→ **Source excerpt**

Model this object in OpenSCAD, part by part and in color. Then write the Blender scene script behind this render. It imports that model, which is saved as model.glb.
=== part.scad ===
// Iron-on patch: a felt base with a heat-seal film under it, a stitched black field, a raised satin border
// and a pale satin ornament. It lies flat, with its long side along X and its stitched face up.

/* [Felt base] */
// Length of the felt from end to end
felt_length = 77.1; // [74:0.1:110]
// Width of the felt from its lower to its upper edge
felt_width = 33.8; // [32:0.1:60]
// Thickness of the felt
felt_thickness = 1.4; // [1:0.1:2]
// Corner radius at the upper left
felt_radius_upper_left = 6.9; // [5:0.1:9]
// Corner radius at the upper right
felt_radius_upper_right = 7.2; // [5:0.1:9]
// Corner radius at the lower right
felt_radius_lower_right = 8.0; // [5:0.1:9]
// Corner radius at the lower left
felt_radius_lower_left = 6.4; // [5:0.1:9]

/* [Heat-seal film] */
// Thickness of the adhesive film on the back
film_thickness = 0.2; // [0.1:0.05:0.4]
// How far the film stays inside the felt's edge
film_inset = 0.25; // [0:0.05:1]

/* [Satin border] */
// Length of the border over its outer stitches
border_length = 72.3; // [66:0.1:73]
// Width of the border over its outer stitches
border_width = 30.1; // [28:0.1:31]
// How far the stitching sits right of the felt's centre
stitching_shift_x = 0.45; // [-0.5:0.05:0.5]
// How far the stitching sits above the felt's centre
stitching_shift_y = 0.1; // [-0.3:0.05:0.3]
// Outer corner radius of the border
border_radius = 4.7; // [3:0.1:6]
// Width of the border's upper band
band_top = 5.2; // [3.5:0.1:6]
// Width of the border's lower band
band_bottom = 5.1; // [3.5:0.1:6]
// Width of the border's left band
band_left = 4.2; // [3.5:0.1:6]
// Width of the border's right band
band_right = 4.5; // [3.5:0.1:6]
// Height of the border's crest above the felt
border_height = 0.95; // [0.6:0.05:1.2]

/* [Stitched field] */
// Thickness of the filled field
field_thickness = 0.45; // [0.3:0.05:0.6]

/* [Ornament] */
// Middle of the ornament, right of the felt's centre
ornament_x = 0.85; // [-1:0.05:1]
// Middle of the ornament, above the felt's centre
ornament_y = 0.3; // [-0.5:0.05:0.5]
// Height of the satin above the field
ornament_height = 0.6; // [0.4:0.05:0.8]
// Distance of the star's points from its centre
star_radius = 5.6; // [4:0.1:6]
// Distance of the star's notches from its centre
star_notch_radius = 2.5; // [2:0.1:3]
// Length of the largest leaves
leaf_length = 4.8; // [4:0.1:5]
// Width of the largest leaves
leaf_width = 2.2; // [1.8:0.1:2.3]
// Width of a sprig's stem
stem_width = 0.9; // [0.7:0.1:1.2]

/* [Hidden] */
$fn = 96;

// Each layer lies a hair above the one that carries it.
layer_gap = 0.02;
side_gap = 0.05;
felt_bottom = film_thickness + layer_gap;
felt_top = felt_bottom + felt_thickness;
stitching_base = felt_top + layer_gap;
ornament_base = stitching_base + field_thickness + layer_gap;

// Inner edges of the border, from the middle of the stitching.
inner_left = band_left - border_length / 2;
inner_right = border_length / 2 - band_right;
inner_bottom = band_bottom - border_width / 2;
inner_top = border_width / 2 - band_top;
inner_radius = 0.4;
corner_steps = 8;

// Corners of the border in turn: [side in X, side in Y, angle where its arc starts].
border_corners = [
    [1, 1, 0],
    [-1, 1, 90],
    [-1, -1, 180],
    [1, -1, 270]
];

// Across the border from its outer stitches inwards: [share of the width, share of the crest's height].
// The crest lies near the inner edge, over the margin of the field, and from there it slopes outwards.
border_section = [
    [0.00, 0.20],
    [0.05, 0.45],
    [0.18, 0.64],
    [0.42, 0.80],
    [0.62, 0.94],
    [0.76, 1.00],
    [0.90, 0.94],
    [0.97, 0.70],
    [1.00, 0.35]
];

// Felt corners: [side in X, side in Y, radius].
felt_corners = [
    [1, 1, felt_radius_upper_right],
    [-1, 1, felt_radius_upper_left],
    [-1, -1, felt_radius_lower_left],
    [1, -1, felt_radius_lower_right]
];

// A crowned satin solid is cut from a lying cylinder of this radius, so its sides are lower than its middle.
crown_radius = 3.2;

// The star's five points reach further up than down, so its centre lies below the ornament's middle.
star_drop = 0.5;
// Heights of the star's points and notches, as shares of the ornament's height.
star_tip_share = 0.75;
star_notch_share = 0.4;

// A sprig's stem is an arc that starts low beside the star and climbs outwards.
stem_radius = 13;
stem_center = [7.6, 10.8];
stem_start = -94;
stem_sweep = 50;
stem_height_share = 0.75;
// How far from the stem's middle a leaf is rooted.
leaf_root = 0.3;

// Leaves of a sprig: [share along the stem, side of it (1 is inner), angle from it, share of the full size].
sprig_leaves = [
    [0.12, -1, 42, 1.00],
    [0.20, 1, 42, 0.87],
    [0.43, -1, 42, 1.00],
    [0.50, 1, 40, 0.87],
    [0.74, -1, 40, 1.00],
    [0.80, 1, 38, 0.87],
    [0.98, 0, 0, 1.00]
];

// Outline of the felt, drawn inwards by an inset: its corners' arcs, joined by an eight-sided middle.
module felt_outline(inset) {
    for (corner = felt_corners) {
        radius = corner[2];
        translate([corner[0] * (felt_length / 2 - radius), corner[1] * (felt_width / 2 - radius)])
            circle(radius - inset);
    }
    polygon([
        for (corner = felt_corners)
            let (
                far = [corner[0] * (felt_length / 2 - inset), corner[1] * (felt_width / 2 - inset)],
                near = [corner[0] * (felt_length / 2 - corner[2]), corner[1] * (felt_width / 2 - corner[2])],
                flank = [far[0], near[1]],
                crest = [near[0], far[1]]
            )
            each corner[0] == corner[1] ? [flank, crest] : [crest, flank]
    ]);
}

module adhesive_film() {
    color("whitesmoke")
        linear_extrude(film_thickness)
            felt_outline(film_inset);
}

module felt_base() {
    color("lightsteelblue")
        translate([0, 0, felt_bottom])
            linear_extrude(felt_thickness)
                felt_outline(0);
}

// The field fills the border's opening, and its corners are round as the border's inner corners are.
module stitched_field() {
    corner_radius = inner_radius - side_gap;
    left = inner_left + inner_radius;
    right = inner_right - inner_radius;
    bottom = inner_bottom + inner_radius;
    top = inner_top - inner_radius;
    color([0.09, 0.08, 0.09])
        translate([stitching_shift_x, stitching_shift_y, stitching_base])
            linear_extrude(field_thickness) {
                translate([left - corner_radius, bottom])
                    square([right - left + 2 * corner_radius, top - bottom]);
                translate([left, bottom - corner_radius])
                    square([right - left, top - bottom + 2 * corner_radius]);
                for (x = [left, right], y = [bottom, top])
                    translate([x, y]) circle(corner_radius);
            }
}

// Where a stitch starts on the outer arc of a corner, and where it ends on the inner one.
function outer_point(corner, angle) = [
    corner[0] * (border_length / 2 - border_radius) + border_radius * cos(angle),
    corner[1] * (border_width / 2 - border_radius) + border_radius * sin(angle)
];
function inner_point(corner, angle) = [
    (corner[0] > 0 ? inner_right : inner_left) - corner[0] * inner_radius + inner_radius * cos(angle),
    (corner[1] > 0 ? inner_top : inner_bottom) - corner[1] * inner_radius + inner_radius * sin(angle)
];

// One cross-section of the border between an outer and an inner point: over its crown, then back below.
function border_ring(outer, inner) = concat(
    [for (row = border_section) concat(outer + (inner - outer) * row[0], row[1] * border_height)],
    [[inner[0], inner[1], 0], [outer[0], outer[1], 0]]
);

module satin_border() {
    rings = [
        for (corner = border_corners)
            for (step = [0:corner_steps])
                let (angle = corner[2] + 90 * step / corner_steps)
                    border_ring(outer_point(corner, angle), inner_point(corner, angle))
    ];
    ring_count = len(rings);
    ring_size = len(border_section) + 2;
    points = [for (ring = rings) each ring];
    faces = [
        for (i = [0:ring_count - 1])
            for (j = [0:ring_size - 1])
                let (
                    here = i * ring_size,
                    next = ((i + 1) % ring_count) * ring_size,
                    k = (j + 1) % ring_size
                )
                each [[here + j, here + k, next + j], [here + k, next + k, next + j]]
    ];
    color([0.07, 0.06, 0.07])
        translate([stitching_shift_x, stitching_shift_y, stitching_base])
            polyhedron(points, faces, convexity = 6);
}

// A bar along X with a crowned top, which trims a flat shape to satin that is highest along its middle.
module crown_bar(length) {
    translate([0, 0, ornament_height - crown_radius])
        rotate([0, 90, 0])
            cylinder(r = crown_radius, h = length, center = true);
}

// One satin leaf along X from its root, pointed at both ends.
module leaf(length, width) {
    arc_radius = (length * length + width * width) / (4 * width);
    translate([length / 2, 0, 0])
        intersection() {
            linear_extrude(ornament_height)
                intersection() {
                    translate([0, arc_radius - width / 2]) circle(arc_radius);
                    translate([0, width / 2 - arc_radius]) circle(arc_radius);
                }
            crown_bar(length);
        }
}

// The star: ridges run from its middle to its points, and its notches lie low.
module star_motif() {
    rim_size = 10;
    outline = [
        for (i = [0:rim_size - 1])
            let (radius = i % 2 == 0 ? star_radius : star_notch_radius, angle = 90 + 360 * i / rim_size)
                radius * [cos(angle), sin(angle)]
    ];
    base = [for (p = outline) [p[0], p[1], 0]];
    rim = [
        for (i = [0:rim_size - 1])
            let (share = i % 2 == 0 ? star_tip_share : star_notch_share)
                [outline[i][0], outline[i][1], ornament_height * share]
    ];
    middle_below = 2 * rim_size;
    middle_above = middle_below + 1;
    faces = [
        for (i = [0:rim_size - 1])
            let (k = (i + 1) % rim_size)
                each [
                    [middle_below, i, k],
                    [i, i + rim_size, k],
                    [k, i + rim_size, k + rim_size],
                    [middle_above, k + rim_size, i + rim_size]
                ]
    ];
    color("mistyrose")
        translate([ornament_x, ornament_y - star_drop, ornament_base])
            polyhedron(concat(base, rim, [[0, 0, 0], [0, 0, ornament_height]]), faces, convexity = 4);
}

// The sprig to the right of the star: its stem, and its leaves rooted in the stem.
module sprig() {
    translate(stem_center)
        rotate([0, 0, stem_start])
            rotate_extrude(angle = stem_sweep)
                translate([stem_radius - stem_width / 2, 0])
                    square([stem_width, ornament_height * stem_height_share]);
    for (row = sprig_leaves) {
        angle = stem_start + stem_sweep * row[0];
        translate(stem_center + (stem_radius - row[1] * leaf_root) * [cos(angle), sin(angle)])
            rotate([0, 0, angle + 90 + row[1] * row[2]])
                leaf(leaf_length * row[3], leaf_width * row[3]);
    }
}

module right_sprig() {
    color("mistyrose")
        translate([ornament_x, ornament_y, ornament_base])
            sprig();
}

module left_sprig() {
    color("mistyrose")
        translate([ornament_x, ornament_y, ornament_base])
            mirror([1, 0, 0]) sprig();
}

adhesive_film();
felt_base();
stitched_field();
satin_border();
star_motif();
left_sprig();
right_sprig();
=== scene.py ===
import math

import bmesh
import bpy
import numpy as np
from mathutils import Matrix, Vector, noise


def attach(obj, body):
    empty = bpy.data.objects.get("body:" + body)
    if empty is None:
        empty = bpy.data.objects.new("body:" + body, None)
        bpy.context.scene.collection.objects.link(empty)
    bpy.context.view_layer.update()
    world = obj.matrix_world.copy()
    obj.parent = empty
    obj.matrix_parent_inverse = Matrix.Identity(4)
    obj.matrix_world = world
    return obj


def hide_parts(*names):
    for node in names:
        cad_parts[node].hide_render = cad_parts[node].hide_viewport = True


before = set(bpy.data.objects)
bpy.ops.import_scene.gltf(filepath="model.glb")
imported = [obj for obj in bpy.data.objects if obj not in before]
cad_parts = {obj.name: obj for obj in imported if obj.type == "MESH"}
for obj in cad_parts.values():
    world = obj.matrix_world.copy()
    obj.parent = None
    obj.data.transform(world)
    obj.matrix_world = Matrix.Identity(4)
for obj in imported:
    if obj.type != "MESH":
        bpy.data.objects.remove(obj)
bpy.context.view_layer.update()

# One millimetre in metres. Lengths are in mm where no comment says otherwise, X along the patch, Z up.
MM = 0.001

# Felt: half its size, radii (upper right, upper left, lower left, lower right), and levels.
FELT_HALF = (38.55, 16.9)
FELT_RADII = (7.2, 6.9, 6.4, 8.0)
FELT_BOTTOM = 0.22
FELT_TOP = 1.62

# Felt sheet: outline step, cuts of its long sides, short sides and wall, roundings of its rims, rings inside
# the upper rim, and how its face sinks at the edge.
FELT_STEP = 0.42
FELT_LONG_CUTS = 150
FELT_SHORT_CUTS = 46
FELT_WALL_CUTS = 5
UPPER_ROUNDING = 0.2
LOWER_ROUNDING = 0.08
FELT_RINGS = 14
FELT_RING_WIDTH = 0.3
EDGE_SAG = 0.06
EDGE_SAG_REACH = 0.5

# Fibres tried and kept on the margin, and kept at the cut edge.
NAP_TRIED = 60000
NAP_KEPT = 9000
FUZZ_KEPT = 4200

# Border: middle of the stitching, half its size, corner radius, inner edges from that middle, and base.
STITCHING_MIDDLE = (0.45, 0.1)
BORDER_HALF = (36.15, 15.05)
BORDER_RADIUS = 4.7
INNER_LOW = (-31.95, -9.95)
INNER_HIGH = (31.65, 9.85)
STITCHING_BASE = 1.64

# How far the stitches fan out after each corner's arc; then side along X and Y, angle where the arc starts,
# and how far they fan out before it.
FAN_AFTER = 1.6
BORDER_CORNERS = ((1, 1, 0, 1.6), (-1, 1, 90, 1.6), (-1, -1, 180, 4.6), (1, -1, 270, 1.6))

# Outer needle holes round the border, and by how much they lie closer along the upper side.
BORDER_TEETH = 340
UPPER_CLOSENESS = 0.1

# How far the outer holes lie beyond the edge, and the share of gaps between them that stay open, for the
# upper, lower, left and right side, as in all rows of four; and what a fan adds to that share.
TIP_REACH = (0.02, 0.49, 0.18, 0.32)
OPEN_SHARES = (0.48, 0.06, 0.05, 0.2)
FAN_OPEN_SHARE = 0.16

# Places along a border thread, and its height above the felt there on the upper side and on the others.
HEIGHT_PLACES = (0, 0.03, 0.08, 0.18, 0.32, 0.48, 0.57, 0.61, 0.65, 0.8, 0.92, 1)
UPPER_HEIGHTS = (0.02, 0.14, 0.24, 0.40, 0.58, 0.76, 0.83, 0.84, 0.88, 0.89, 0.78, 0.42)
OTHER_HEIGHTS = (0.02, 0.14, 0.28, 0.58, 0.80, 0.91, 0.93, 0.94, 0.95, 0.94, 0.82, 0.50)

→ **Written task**
Using the data above, repeat exactly the lines that begin at the line with "adhesive_film();" and end at the line with "imported = [obj", both ends included.

→ **Answer**
adhesive_film();
felt_base();
stitched_field();
satin_border();
star_motif();
left_sprig();
right_sprig();
=== scene.py ===
import math

import bmesh
import bpy
import numpy as np
from mathutils import Matrix, Vector, noise


def attach(obj, body):
    empty = bpy.data.objects.get("body:" + body)
    if empty is None:
        empty = bpy.data.objects.new("body:" + body, None)
        bpy.context.scene.collection.objects.link(empty)
    bpy.context.view_layer.update()
    world = obj.matrix_world.copy()
    obj.parent = empty
    obj.matrix_parent_inverse = Matrix.Identity(4)
    obj.matrix_world = world
    return obj


def hide_parts(*names):
    for node in names:
        cad_parts[node].hide_render = cad_parts[node].hide_viewport = True


before = set(bpy.data.objects)
bpy.ops.import_scene.gltf(filepath="model.glb")
imported = [obj for obj in bpy.data.objects if obj not in before]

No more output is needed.